Passionate students could notice that in fact conditions imply a term too static to think about. They would be well-equipped, during the course, with the importance of agency and could re-formulate the question by translating the mathematical equation into another one: What strategies should we develop to make our project successful? If they did have any grasp of class, they could write another question and say: What counter-strategies should we develop, vis-a-vis other actors who can impede our project?
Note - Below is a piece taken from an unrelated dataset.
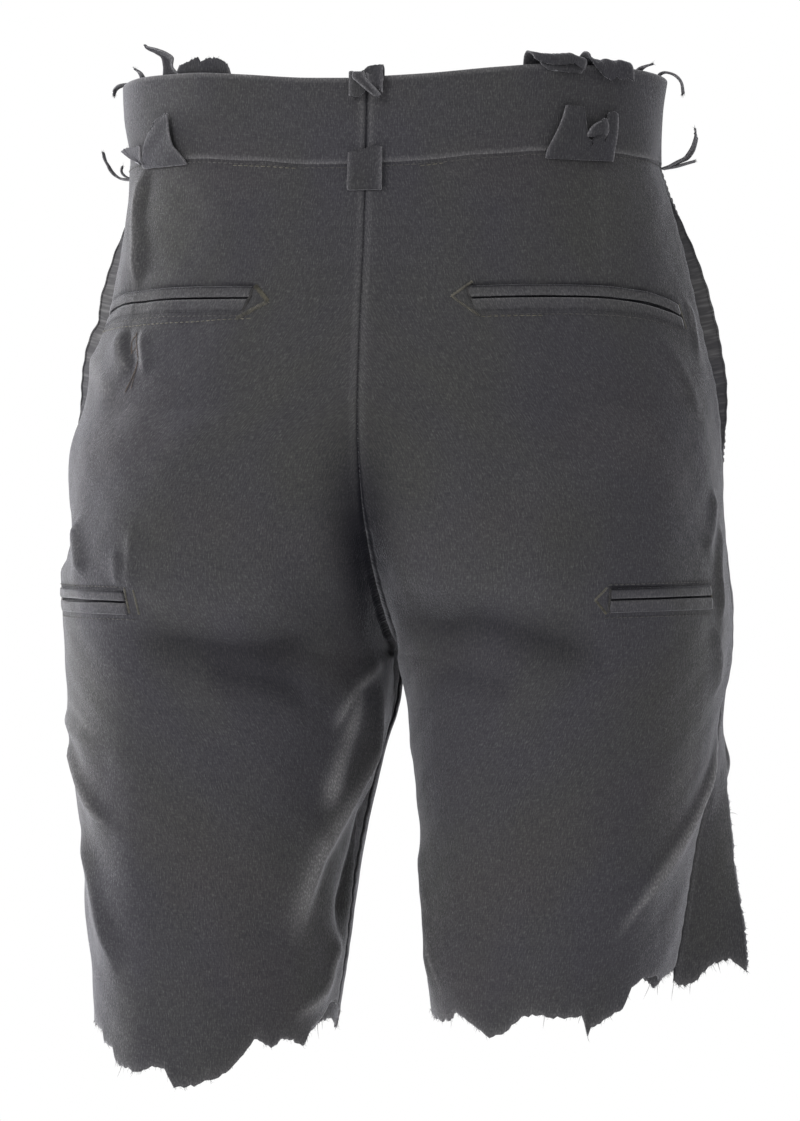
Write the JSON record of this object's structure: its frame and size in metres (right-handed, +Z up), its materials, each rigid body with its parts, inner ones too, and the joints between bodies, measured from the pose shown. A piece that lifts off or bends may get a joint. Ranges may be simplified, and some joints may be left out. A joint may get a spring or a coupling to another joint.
{
  "type": "cut-off shorts",
  "caption": "Knee-length cut-off wool shorts, worn form, hollow, with a waistband, welted pockets, torn belt loops and ragged hems.",
  "frame": {"origin": "centre of the waist, inside the waistband, where the wearer holds the garment up", "axes": "+Z up, front towards -Y, wearer's left towards +X"},
  "size_m": [0.3828, 0.2468, 0.5666],
  "materials": {
    "serge": "dark grey heathered wool serge, weathered, fine diagonal twill, soft nap, very matt",
    "band": "the same serge, doubled and topstitched as a waistband",
    "welt": "the same serge, folded and pressed into narrow welts",
    "loop": "the same serge, pressed double, torn and frayed",
    "lining": "plain dark serge facing",
    "button": "dark four-hole horn button, half polished"
  },
  "bodies": {
    "root": {"back_left": "serge", "back_right": "serge", "front_left": "serge", "front_right": "serge", "waistband_left": "band", "waistband_right": "band", "fly_shield": "lining", "waist_button": "button", "hip_welt_upper_left": "welt", "hip_welt_lower_left": "welt", "hip_welt_upper_right": "welt", "hip_welt_lower_right": "welt", "thigh_welt_upper_left": "welt", "thigh_welt_lower_left": "welt", "thigh_welt_upper_right": "welt", "thigh_welt_lower_right": "welt", "pocket_facing_left": "lining", "pocket_facing_right": "lining", "loop_centre_upper": "loop", "loop_centre_lower": "loop", "loop_back_upper_left": "loop", "loop_back_upper_right": "loop", "loop_back_lower_left": "loop", "loop_back_lower_right": "loop", "loop_side_upper_left": "loop", "loop_side_upper_right": "loop", "loop_side_lower_left": "loop", "loop_side_lower_right": "loop"}
  },
  "joints": []
}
Now the question of structure is further problematised as a question of ‘agency’, a term which does not explain everything in the last instance, but which points out to ‘men making their own history under certain conditions’. Students could also remember the simple Gramscian lesson about how successful strategy requires good analysis and could recognise the merit of all the theoretical readings they had to make while enjoying the intellectual satisfaction of reflecting on the question: Now the students are taking the challenge to think complex relations of forces, strategies, counter-strategies, past historical conditions, to evaluate possibilities and limits, used and missed opportunities for future projects. Only now they are invited to use a developmental imagination, to take part in the so much separated worlds of examining social reality and acting upon it. Only now they are invited to take an ethical responsibility of offering a concrete alternative by showing the bravery to face all potential outcomes: A simple but important lesson about politics of development as well as about one’s own life. Perhaps it is high time development scholars became curious and passionate students once again.